Sovereign wealth funds from Singapore want to depose CEO Baumann

Bayer boss Werner Baumann

Shareholders criticize the group’s performance, although it recently showed operational strength.

(Photo: dpa)

Dusseldorf One of Bayer’s largest shareholders, the state fund Temasek from Singapore, is apparently pushing for CEO Werner Baumann to be dismissed. Temasek representatives had clearly criticized the Bayer management to the head of the supervisory board, Norbert Winkeljohann, according to financial circles on Sunday.

After that, Temasek calls for a new appointment to the top management and wants to increase the pressure on Bayer before the annual general meeting at the end of April. According to a report by the Bloomberg news agency, one option would be a vote of no confidence or a refusal to approve the actions of the board at the shareholders’ meeting. Bloomberg cites people “familiar with the matter” as the source.
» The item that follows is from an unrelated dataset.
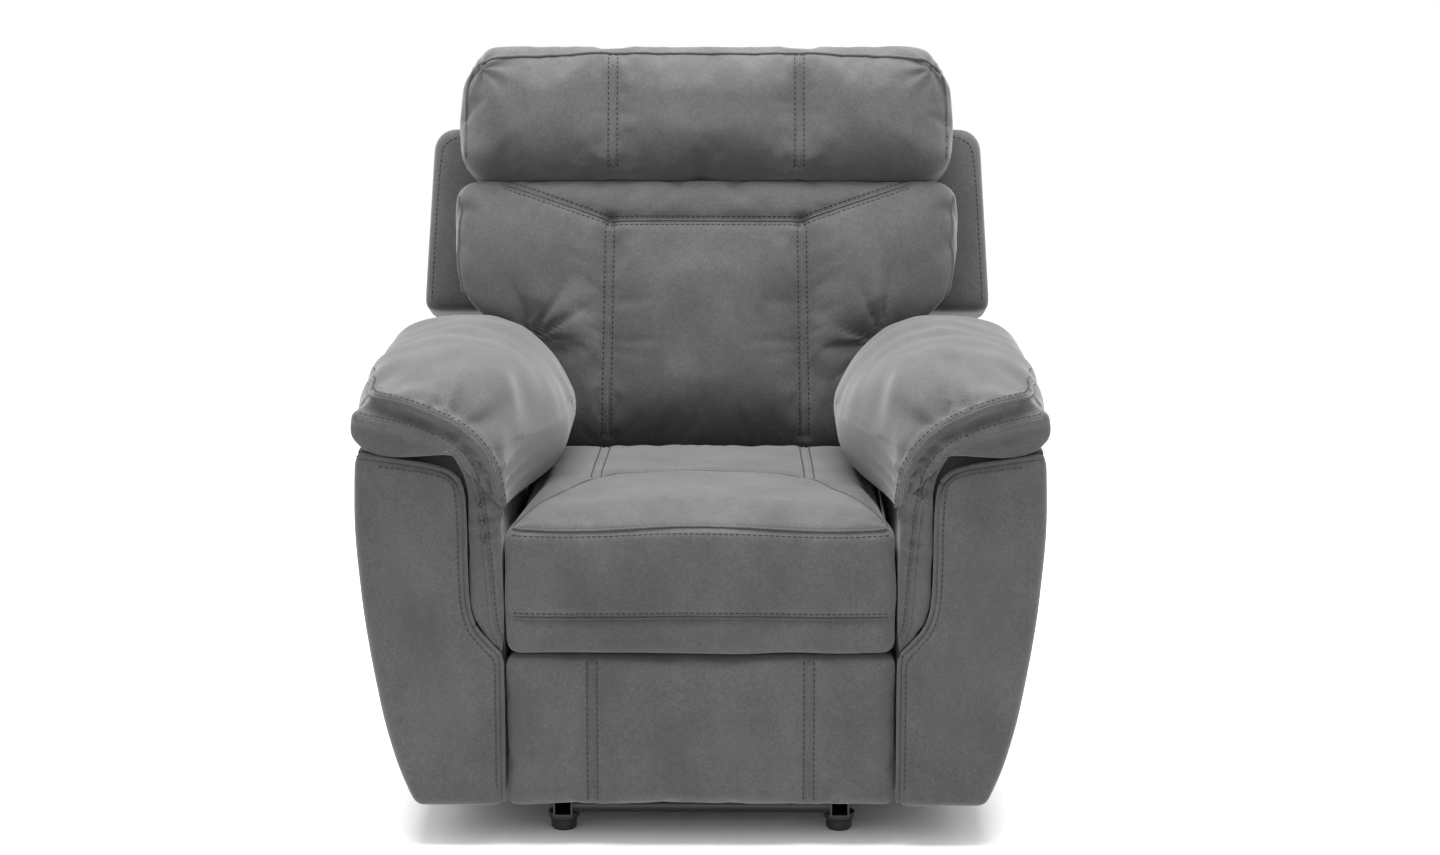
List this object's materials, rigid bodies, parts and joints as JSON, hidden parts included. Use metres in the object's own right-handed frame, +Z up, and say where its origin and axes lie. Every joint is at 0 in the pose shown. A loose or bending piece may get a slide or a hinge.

Bayer did not want to comment on Sunday and only announced that Temasek had “no corresponding counter-motion that could be published” for the discharge of the board of directors. Another shareholder, the fund company Alatus Capital, has already submitted such a counter-motion and announced non-discharge.

But Temasek has more weight. With a stake of four percent, the state fund is one of the largest shareholders in Bayer AG.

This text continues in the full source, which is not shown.